Question

Show that the four points A, B, C and D with position vectors $4\hat{i}+5\hat{j}+\hat{k},-\hat{j}-\hat{k},3\hat{i}+9\hat{j}+4\hat{k}$ and $4(-\hat{i}+\hat{j}+\hat{k})$ respectively are coplannar.

OR

The scalar product of the vector $\overrightarrow{a}=\hat{i}+\hat{j}+\hat{k}$ with a unit vector along the sum of vector $\overrightarrow{b}=2\hat{i}+4\hat{j}+5\hat{k}$ and $\overrightarrow{c}=\lambda \hat{i}+2\hat{j}+3\hat{k}$ is equal to one.
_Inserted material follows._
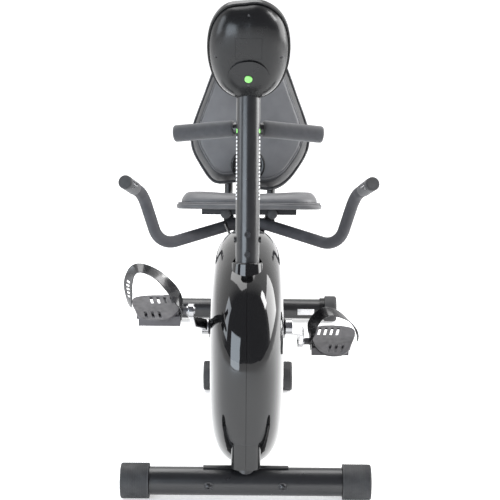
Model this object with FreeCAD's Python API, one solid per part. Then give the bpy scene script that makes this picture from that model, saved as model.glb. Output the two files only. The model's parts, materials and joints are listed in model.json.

Find the value of $\lambda$ and hence find the unit vector along $\overrightarrow{b}+\overrightarrow{c}$.

Answer 1

The points A, B, C and D are coplanar if $\overline{AB}\overline{AC}\times \overline{AD}=0$

Now, $\overline{AB}=-4\hat{i}-6\hat{j}-2\hat{k},\overline{AC}=-\hat{i}+4\hat{j}+3\hat{k},\overline{AD}=-8\hat{i}-\hat{j}+3\hat{k}$

$\therefore \overline{AB}.\overline{AC}\times \overline{AD}=\left|\begin{array}{ccc}-4& -6& -2\\ -1& 4& 3\\ -8& -1& 3\end{array}\right|=-4(12+3)+6(-3+24)-2(1+32)=0$

So, A, B, C and D are coplanar

OR

Given $\overline{a}.\frac{\overrightarrow{b}+\overrightarrow{c}}{|\overrightarrow{b}+\overrightarrow{c}}=1\Rightarrow \overrightarrow{a}.\overrightarrow{b}+\overrightarrow{a}.\overrightarrow{c}=|\overrightarrow{b}+\overrightarrow{c}|$

$\Rightarrow (\hat{i}+\hat{j}+\hat{k}).(2\hat{i}+4\hat{j}-5\hat{k})+(\hat{i}+\hat{j}+\hat{k}).(\lambda \hat{i}+2\hat{j}+3\hat{k})=|2\hat{i}+4\hat{j}-5\hat{k}+\lambda \hat{i}+2\hat{j}+3\hat{k}|$

$\Rightarrow 2+4-5+\lambda +2+3=\sqrt{(\lambda +2{)}^2+6^2+(-2{)}^2}\therefore \lambda =1$

Also, unit vector along $\overrightarrow{b}+\overrightarrow{c}$ is given as:

$\frac{\overrightarrow{b}+\overrightarrow{c}}{|\overrightarrow{b}+\overrightarrow{c}|}=\frac{(\lambda +2)\hat{i}+6\hat{j}-2\hat{k}}{\sqrt{(\lambda +2{)}^2+6^2+(-2{)}^2}}=\frac{(1+2)\hat{i}+6\hat{j}-2\hat{k}}{\sqrt{(1+2{)}^2+6^2+(-2{)}^2}}=\frac{3\hat{i}+6\hat{j}-2\hat{k}}{7}$